10/10/2020
A Famed Horror Director Mines Japan’s Real-Life Atrocities
Breaking Newstags: film, war crimes, Cinema, World War 2, Japanese history, Kiyoshi Kurosawa
The director Kiyoshi Kurosawa is best known for horror movies depicting the dark undercurrents of life in modern Japan and the vengeful ghosts that haunt it.
But the evil spirits lurking in the background of his latest film are a real-life horror from the country’s past — the Imperial Army’s testing of biological and chemical weapons on human subjects in Manchuria before and during World War II.
The movie, “Wife of a Spy,” garnered Mr. Kurosawa the award for best director at the Venice Film Festival last month. When the film is released in Japan this month, it is likely to cause a stir in the country, where wartime atrocities remain the subject of intense controversy and are seldom seen on the big screen.
Winning a top prize at an international film festival is a major victory for Japan, which has invested heavily in promoting its culture industry through its Cool Japan program. But Mr. Kurosawa’s honor may prove awkward; the nation portrayed in “Wife of a Spy” is one that Japan’s vocal right wing, including members of the government’s upper echelons, would rather be forgotten, and have worked to erase.
Japanese missions abroad routinely criticize depictions of the Imperial Army’s wartime brothel system, where women were often forced into sexual slavery. In Tokyo, black vans often prowl the streets spouting propaganda that rewrites the country’s role in the war. And publishers churn out books disputing the most basic facts about atrocities.

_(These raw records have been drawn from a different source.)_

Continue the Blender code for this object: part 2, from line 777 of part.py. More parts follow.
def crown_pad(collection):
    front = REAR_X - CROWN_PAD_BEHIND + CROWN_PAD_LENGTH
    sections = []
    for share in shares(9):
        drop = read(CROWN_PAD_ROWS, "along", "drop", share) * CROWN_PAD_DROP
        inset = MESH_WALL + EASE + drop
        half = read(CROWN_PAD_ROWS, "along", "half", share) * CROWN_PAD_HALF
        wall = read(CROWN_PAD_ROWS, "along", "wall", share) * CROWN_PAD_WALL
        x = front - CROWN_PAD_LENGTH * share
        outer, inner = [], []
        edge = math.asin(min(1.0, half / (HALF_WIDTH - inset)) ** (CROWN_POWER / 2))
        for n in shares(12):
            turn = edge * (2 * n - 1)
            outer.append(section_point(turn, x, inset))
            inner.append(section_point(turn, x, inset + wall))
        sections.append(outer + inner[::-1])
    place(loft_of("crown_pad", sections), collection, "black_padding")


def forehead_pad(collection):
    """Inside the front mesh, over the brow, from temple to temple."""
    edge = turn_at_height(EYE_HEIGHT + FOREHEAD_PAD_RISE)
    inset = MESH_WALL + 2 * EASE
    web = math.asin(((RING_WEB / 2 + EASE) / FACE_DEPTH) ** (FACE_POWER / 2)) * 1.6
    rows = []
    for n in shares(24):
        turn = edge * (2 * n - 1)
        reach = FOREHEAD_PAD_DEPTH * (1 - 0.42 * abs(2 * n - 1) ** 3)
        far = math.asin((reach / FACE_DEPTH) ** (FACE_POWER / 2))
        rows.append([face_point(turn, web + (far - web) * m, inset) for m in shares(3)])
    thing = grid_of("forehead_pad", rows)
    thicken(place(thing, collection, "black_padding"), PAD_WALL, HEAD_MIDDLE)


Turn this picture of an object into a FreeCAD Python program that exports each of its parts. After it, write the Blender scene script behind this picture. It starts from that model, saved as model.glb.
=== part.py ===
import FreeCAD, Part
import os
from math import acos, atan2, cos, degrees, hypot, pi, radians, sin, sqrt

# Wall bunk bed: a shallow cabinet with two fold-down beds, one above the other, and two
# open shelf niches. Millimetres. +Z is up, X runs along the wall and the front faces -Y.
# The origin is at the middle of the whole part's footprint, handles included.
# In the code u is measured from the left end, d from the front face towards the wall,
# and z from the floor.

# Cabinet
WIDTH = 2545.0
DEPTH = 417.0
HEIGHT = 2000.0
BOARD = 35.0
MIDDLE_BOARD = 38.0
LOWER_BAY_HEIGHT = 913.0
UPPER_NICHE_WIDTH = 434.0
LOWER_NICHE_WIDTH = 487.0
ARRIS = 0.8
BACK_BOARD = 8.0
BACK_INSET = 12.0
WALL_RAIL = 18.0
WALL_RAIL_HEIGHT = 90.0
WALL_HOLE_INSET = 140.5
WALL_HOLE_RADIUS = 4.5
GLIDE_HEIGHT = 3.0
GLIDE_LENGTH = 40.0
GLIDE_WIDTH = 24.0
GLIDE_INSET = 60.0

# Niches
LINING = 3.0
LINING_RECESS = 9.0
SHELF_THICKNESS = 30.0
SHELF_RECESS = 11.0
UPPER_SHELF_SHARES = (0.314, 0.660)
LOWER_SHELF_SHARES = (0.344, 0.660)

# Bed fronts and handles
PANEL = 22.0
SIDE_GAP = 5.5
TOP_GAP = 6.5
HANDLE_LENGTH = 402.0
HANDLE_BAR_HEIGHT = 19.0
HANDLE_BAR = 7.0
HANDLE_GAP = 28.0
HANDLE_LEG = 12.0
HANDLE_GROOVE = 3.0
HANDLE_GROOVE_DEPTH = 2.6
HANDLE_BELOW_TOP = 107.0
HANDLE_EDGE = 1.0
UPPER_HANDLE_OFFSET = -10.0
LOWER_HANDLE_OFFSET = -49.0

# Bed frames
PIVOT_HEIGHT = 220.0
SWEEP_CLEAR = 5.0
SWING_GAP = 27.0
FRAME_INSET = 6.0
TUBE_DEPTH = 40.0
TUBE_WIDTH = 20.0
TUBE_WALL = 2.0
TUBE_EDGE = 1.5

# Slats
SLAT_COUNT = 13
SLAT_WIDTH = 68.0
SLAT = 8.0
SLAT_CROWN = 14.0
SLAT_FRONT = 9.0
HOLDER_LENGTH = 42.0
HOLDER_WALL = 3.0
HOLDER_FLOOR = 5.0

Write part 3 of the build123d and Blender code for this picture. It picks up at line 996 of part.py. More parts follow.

No matter their ideological lens, Japan’s war movies have largely ignored the victims of Japan’s imperialism. The right fetishizes the country’s martial spirit and quiet endurance, while the left tends to deplore the suffering of soldiers in the field and civilians at home.
In a recent interview, Mr. Kurosawa, 65 — no relation to the famed director Akira Kurosawa — said he found it hard to understand why Japan’s war crimes remained almost taboo among the country’s filmmakers 75 years after the conflict’s end.